Above all, the governments and institutions remain wedded to one another and to austerity. It was in the name of the nation that Anastasiades decided to bleed the people of Cyprus in order to remain a financial facility for dubious Russian money.

Increasing numbers of working people, the poor, farmers and sections of the middle class are not, however, wedded to the failed policy, as the Italian election--widely seen as a rejection of all the parties of the status quo--showed.

The central question for the left is whether we can speak to these social forces--not with the aim of drawing them into a bloc with a section of the elites that have already failed, but to create a new, powerful political pole that strikes at the root of the problem and rests on the kind of social force we saw two years ago when Egypt's dictator Hosni Mubarak was overthrown after decades of politicking had failed.

Tsipras told the audience at a public meeting in London that a large majority in Greece expected SYRIZA to win the next election, whenever that is--and everyone on the left everywhere will be hoping that SYRIZA and the left as a whole do win.

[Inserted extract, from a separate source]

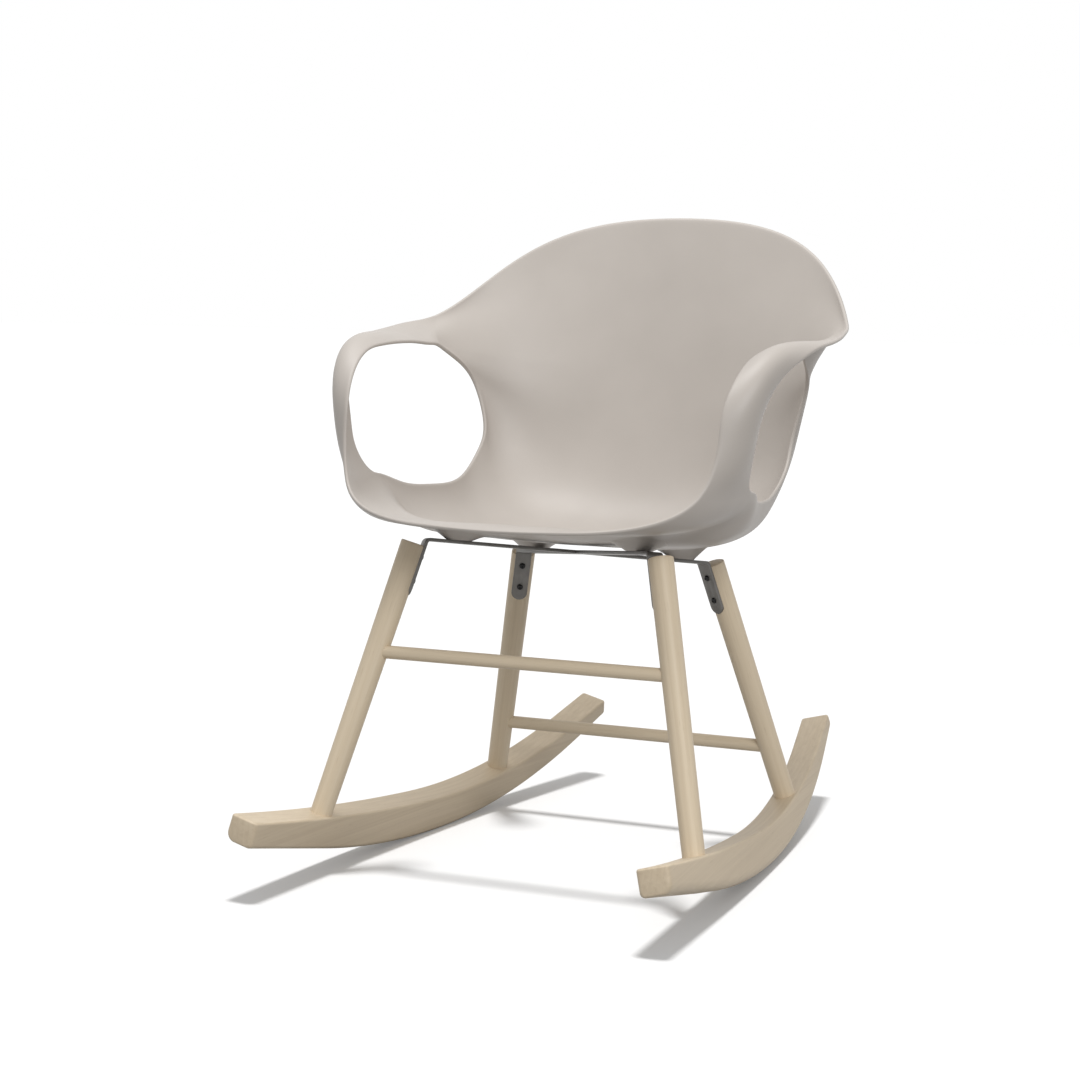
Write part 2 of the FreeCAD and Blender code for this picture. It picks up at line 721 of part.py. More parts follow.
def fold(frame):
    """The fold at one leg: its axis' middle, its direction, and the tab's outward way."""
    outwards = frame.Rotation.multVec(Vector(-1, 0, 0))
    axis = bar_up.cross(outwards).normalize()
    outer_radius = size("bar_bend_radius") + size("bar_thickness")
    start = frame.multVec(Vector(size("tab_offset") + outer_radius, 0, 0))
    up = frame.Rotation.multVec(Vector(0, 0, 1))
    drop = (bar_top - start).dot(bar_up) - outer_radius
    return start + up * (drop / up.dot(bar_up)), axis, outwards


def fold_solid(middle, axis, outwards):
    """The quarter ring between the strip and a tab."""
    start = middle - axis * (size("bar_width") / 2)
    outer = size("bar_bend_radius") + size("bar_thickness")
    inner = size("bar_bend_radius")
    corners = [start + bar_up * inner, start + bar_up * outer]
    between = (bar_up + outwards).normalize()
    outer_arc = Part.Arc(corners[1], start + between * outer, start + outwards * outer).toShape()
    inner_arc = Part.Arc(start + outwards * inner, start + between * inner, corners[0]).toShape()
    side = Part.makeLine(start + outwards * outer, start + outwards * inner)
    profile = Part.Wire([outer_arc, side, inner_arc, Part.makeLine(*corners)])
    return Part.Face(profile).extrude(axis * size("bar_width"))


def tab_solid(frame, middle, axis, outwards):
    """The tab below a fold: straight sides along the leg and a half-round end."""
    up = frame.Rotation.multVec(Vector(0, 0, 1))
    side = up.cross(outwards)
    if side.dot(axis) < 0:
        side = side * -1
    inner = size("bar_bend_radius")
    top = middle + outwards * inner
    half_top = axis * (size("bar_width") / 2)
    radius = size("bar_width") / 2 * axis.dot(side)
    end = frame.multVec(Vector(0, 0, -size("tab_reach") + size("bar_width") / 2))
    end = end + outwards * (top - end).dot(outwards)
    centre_offset = (top - end).dot(side)
    end = end + side * centre_offset
    low_corners = [end - side * radius, end + side * radius]
    arc = Part.Arc(low_corners[1], end - up * radius, low_corners[0]).toShape()
    outline = Part.Wire([Part.makeLine(top + half_top, low_corners[1]), arc,
                         Part.makeLine(low_corners[0], top - half_top),
                         Part.makeLine(top - half_top, top + half_top)])
    return Part.Face(outline).extrude(outwards * size("bar_thickness"))


DRILL_REACH = 10.0


def countersink(place):
    """A cone that lets a seat screw's head sink into the underside of a bar at this place."""
    low = place - bar_up * size("bar_thickness")
    wide = size("seat_screw_head_radius") + size("hole_clearance")
    narrow = size("seat_screw_radius") + size("hole_clearance")
    return Part.makeCone(wide, narrow, size("seat_screw_head_height"), low, bar_up)


def drill(place, way, radius):
    """A round cutter, run through this place both ways."""
    return Part.makeCylinder(radius, 2 * DRILL_REACH, place - way * DRILL_REACH, way)


def flip_frame(frame):
    """The same leg's frame on the other side: x and z mirrored, y reversed to stay right-handed."""
    inwards = flip(frame.Rotation.multVec(Vector(1, 0, 0)))
    up = flip(frame.Rotation.multVec(Vector(0, 0, 1)))
    return Placement(flip(frame.Base), Rotation(inwards, up.cross(inwards), up, "ZXY"))


bar_legs = [front_leg, flip_frame(rear_leg)]
folds = [fold(frame) for frame in bar_legs]
strip_corners = []
for middle, axis, outwards in folds:
    half = axis * (size("bar_width") / 2)
    high = middle + bar_up * (size("bar_bend_radius") + size("bar_thickness"))
    across = half if half.dot(bar_side) > 0 else half * -1
    strip_corners.append([high - across, high + across])
outline = strip_corners[0] + strip_corners[1][::-1]
strip = flat_piece(outline, bar_up * -size("bar_thickness"))
bar_shape = strip
for frame, (middle, axis, outwards) in zip(bar_legs, folds):
    bar_shape = bar_shape.fuse([fold_solid(middle, axis, outwards),
                                tab_solid(frame, middle, axis, outwards)])
bar_shape = bar_shape.removeSplitter()
drills = []
for place in seat_screws[:2]:
    drills.append(drill(place, bar_up, size("seat_screw_radius") + size("hole_clearance")))
    drills.append(countersink(place))
for frame in bar_legs:
    way = frame.Rotation.multVec(Vector(1, 0, 0))
    for turn in range(2):
        down = -size("leg_screw_first") - turn * size("leg_screw_pitch")
        place = frame.multVec(Vector(size("tab_offset"), 0, down))
        drills.append(drill(place, way, size("leg_screw_radius") + size("hole_clearance")))
bar_shape = bar_shape.cut(drills)
other_bar = bar_shape.mirror(Vector(), Vector(1, 0, 0))
half_thickness = size("bar_thickness") / 2
upper_half = flat_piece(outline, bar_up * -half_thickness)
lower_half = upper_half.translated(bar_up * -half_thickness)
for label, shape, notch in (("cross_bar_upper", bar_shape, lower_half),
                            ("cross_bar_lower", other_bar, upper_half)):
    if label == "cross_bar_upper":
        notch = notch.mirror(Vector(), Vector(1, 0, 0))
    bar = node(doc.addObject("Part::Feature", label), label)
    bar.Shape = shape.cut(notch)

# Seat screws and their inserts
seat_inserts = []
seat_bolts = []
upwards = Rotation(Vector(0, 0, 1), bar_up)
for number, place in enumerate(seat_screws, start=1):
    sleeve = add("Part::Cylinder", f"seat_insert_sleeve_{number}", Placement(place, upwards),
                 Radius="Sizes.insert_radius", Height="Sizes.insert_depth")
    bore = add("Part::Cylinder", f"seat_insert_bore_{number}", Placement(place, upwards),
               Radius="Sizes.seat_screw_radius", Height="Sizes.insert_depth")
    seat_inserts.append(cut(f"seat_insert_{number}", sleeve, [bore]))
    head_low = Placement(place - bar_up * size("bar_thickness"), upwards)
    shank = add("Part::Cylinder", f"seat_screw_shank_{number}", head_low,
                Radius="Sizes.seat_screw_radius", Height="Sizes.seat_screw_length")
    head = add("Part::Cone", f"seat_screw_head_{number}", head_low,
               Radius1="Sizes.seat_screw_head_radius", Radius2="Sizes.seat_screw_radius",
               Height="Sizes.seat_screw_head_height")
    key = add("Part::Prism", f"seat_screw_key_{number}", head_low,
              Circumradius="Sizes.seat_screw_key", Height="Sizes.seat_screw_key_depth")
    key.Polygon = 6
    blank = fuse(f"seat_screw_blank_{number}", [shank, head])
    seat_bolts.append(cut(f"seat_screw_{number}", blank, [key]))
node(group("ShellInserts", seat_inserts), "shell_inserts")
node(group("ShellScrews", seat_bolts), "shell_screws")

doc.recompute()
faults = [item.Name for item in doc.Objects if "Invalid" in item.State or "Error" in item.State]
faults += [item.Label for item in nodes if item.Shape.isNull() or not item.Shape.isValid()]
if faults:
    raise RuntimeError("these did not build: " + ", ".join(faults))
for item in nodes:
    item.Shape.exportStep(f"parts/{item.Label}.step")
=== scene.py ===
import math

import bmesh
import bpy
import numpy as np
from mathutils import Matrix, Vector
from mathutils.bvhtree import BVHTree


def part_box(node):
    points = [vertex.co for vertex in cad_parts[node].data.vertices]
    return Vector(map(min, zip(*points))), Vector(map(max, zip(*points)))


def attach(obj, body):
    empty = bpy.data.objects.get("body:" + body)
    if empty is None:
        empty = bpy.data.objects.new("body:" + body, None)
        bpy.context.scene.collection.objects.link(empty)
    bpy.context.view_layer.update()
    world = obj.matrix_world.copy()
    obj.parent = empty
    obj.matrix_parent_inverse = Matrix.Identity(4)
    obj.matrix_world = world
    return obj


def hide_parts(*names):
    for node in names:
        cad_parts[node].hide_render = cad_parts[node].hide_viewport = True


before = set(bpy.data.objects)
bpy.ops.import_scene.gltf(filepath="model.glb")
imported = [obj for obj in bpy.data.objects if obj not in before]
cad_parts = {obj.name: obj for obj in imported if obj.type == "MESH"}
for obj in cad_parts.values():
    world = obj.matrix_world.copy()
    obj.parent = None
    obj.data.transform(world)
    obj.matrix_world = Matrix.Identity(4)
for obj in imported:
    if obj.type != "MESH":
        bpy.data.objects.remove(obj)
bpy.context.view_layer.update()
MM = 0.001

# Viewpoint
# The chair is seen from the front and from the sitter's left, from a little above the seat, through a
# long lens.
camera_data = bpy.data.cameras.new("camera")
camera_data.lens = 83.58
camera_data.sensor_width = 36.0
camera_data.clip_end = 60.0
camera = bpy.data.objects.new("camera", camera_data)
camera.location = (1.2504, -2.7718, 0.7814)
camera.rotation_euler = (math.radians(90 - 7.4043), 0.0, math.radians(25.3528))
bpy.context.scene.collection.objects.link(camera)
bpy.context.scene.camera = camera


# Seat shell
# One moulding in warm light grey plastic: bucket seat, back and two looped arms, with a wall of 5 mm
# and rounded edges. It is shaped by cross sections from the front lip, over the seat, up the back.
# Each half section is a smooth curve: centre (y, z), how far it stays level, two handles, edge.
SHELL_WALL = 5.0
SHELL_SECTIONS = [
    ("lip", 0.00, (-262, 426), 105, (172, -243.5, 430), (209, -213, 442), (224.6, -194, 468.5)),
    ("front", 0.07, (-240, 430), 112, (186, -193, 413), (229, -141, 426), (238, -146, 463)),
    ("foot", 0.14, (-195, 423), 112, (190, -131, 405), (238, -66, 431), (245.5, -92, 466)),
    ("sill_front", 0.25, (-130, 408), 112, (192, -93, 388), (238, -52, 405), (234, -40, 449.5)),
    ("sill_middle", 0.36, (-60, 393), 112, (184, -22, 380), (221, 9, 401), (222, 20, 442)),
    ("sill_rear", 0.46, (10, 380), 110, (171, 46, 371), (206, 76, 399), (213, 80, 446)),
    ("hip", 0.54, (80, 373), 105, (161, 105, 375), (200, 120, 418), (213, 126, 474)),
    ("rear", 0.61, (141, 380), 98, (168, 156, 400), (213, 158, 454), (211, 146, 504)),
    ("lumbar", 0.68, (190, 416), 94, (168, 197, 454), (217, 179, 512), (221, 151, 544)),
    ("middle", 0.75, (221, 486), 90, (173, 212, 522), (229, 177, 565), (234, 137, 583)),
    ("wing_low", 0.83, (247, 576), 90, (210, 219, 588), (266, 152, 603), (246, 87, 613.6)),
    ("wing_high", 0.915, (272, 677), 105, (212, 247, 666), (274, 180, 636), (268, 113, 630)),
    ("ear", 1.00, (297, 775), 150, (220, 262, 744), (252, 212, 671), (282.5, 140, 648)),
]
FRONT_JOIN = 0.14
REAR_JOIN = 0.83
ARM_INNER_EDGE = [
    (224.6, -194, 468.5), (232, -184.4, 485), (238.5, -173.5, 516), (240, -166, 553),
    (244, -147, 587), (249, -108, 614.5), (251, -60, 622), (252, -10, 623), (250.5, 45, 620),
    (246, 87, 613.6),
]
ARM_OUTER_EDGE = [
    (245.5, -92, 466), (254, -116, 490), (261, -120, 523), (268, -115, 559), (281, -99, 594),
    (295, -70, 615), (303.5, -28, 628), (306, 12, 632), (301.5, 70, 638.5), (282.5, 140, 648),
]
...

But he added that the same majority in Greece did not expect anything to change.

Part of transforming that hopelessness, pronounced elsewhere as well, is for the left to base itself squarely on building the widest effective resistance now, and articulating a political vision that inspires confidence that it will bring change--because it is based not on the ambiguities and triangulations that have seen the center-left enervated across the continent, but on a radical rupture with a system that has failed.

Cyprus and our response to it is a moment to advance an argument for just such a break.